AIM: Search the data for the word "axis" and copy every line where it occurs.

INPUT MATERIAL:
# # # # #
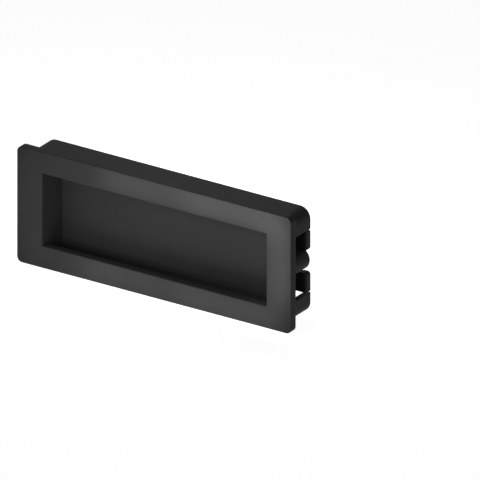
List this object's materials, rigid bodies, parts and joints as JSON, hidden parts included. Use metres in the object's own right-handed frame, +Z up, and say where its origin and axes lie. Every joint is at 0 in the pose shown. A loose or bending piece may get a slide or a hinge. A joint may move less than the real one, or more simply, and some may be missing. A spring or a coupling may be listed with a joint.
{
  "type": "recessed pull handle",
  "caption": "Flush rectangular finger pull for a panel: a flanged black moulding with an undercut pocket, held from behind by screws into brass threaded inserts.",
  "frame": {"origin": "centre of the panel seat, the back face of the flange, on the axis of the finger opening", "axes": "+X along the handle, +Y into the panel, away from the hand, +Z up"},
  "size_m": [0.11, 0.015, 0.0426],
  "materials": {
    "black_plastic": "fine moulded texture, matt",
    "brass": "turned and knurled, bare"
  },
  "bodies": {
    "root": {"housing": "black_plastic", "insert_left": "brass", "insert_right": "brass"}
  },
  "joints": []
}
# # # # #
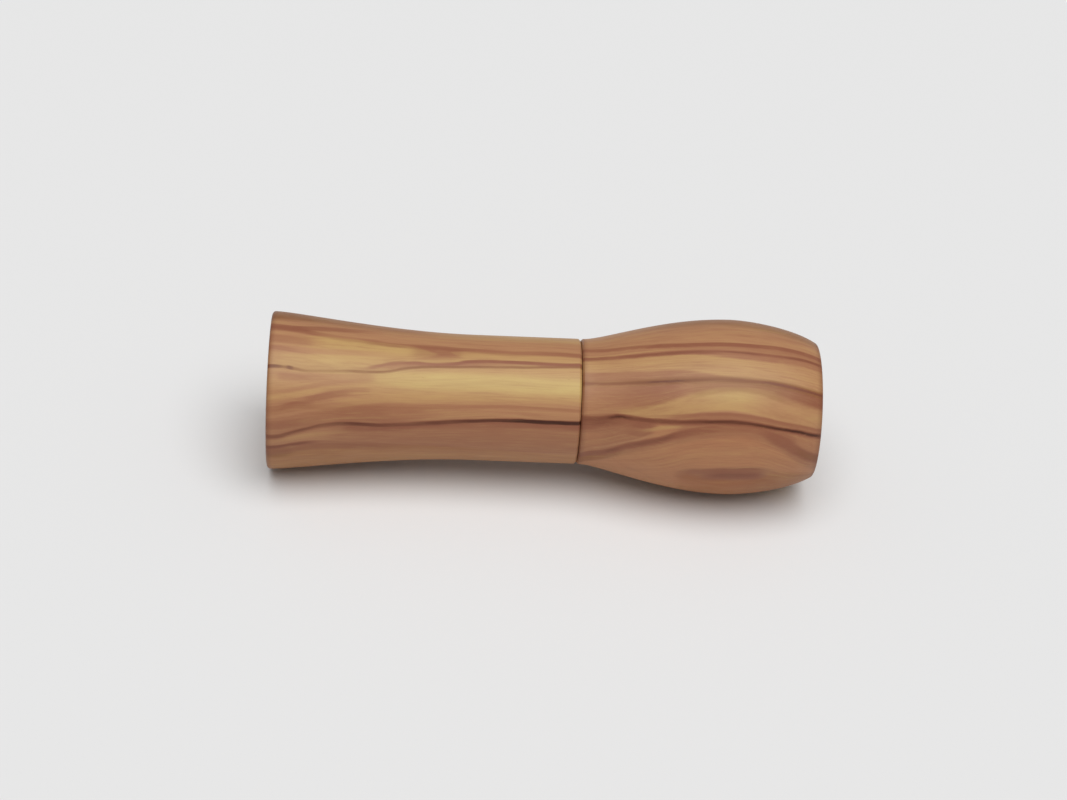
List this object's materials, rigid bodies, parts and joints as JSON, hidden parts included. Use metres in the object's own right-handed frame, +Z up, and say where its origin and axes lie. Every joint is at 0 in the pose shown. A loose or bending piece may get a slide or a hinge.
# # # # #
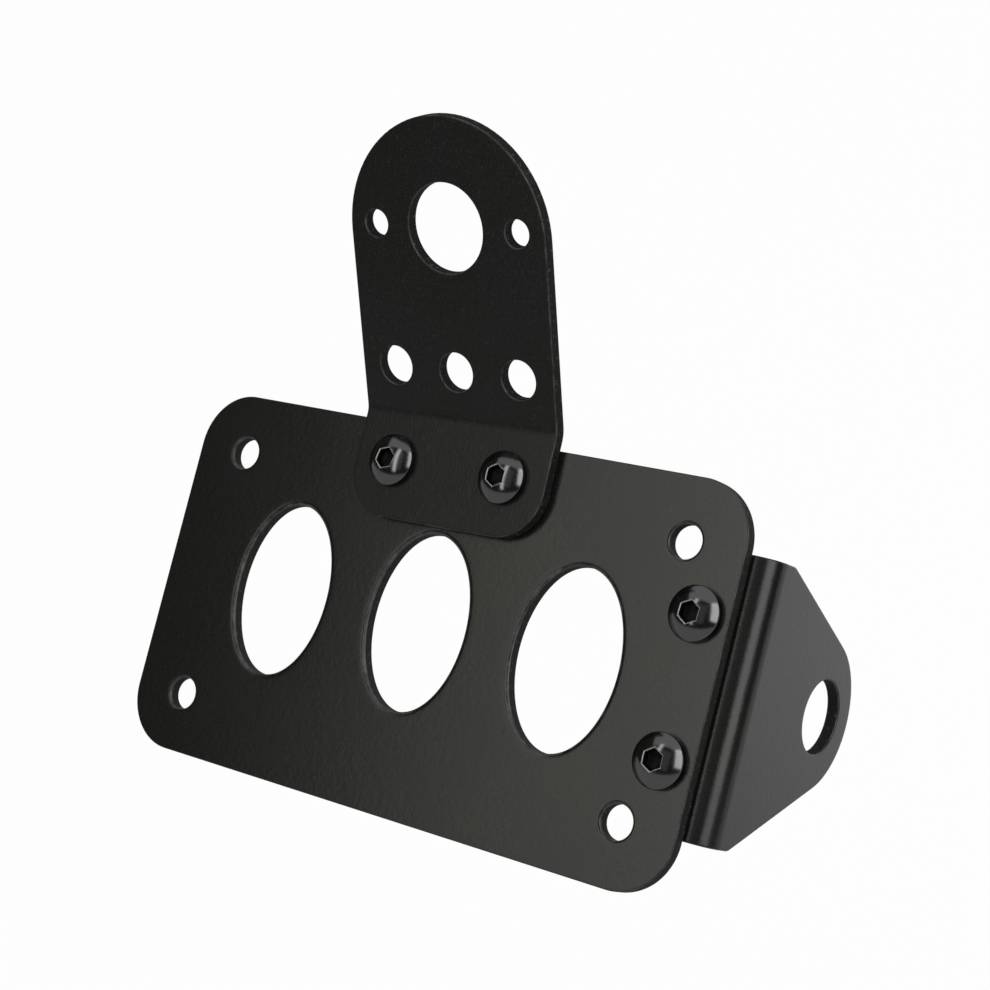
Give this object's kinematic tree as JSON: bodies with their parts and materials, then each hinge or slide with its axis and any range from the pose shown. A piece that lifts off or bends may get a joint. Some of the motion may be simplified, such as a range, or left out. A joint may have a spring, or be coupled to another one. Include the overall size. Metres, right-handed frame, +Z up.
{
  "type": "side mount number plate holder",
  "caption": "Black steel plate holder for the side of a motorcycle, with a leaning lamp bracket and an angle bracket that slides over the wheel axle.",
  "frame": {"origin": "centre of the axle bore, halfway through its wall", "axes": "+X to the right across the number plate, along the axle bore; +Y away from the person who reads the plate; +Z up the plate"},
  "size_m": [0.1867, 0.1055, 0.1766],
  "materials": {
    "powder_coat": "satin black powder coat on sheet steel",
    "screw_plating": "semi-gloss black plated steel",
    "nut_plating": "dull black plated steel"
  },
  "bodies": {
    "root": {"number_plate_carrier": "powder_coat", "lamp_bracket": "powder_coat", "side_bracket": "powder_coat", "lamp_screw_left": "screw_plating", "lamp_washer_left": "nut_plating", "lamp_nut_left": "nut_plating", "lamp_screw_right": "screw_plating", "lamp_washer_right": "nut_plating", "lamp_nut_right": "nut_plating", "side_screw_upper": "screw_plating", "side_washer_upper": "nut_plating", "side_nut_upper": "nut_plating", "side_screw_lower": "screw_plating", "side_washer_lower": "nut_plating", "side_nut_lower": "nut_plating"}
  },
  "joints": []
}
# # # # #
RESULT OF THIS EXERCISE:
  "frame": {"origin": "centre of the panel seat, the back face of the flange, on the axis of the finger opening", "axes": "+X along the handle, +Y into the panel, away from the hand, +Z up"},
Give this object's kinematic tree as JSON: bodies with their parts and materials, then each hinge or slide with its axis and any range from the pose shown. A piece that lifts off or bends may get a joint. Some of the motion may be simplified, such as a range, or left out. A joint may have a spring, or be coupled to another one. Include the overall size. Metres, right-handed frame, +Z up.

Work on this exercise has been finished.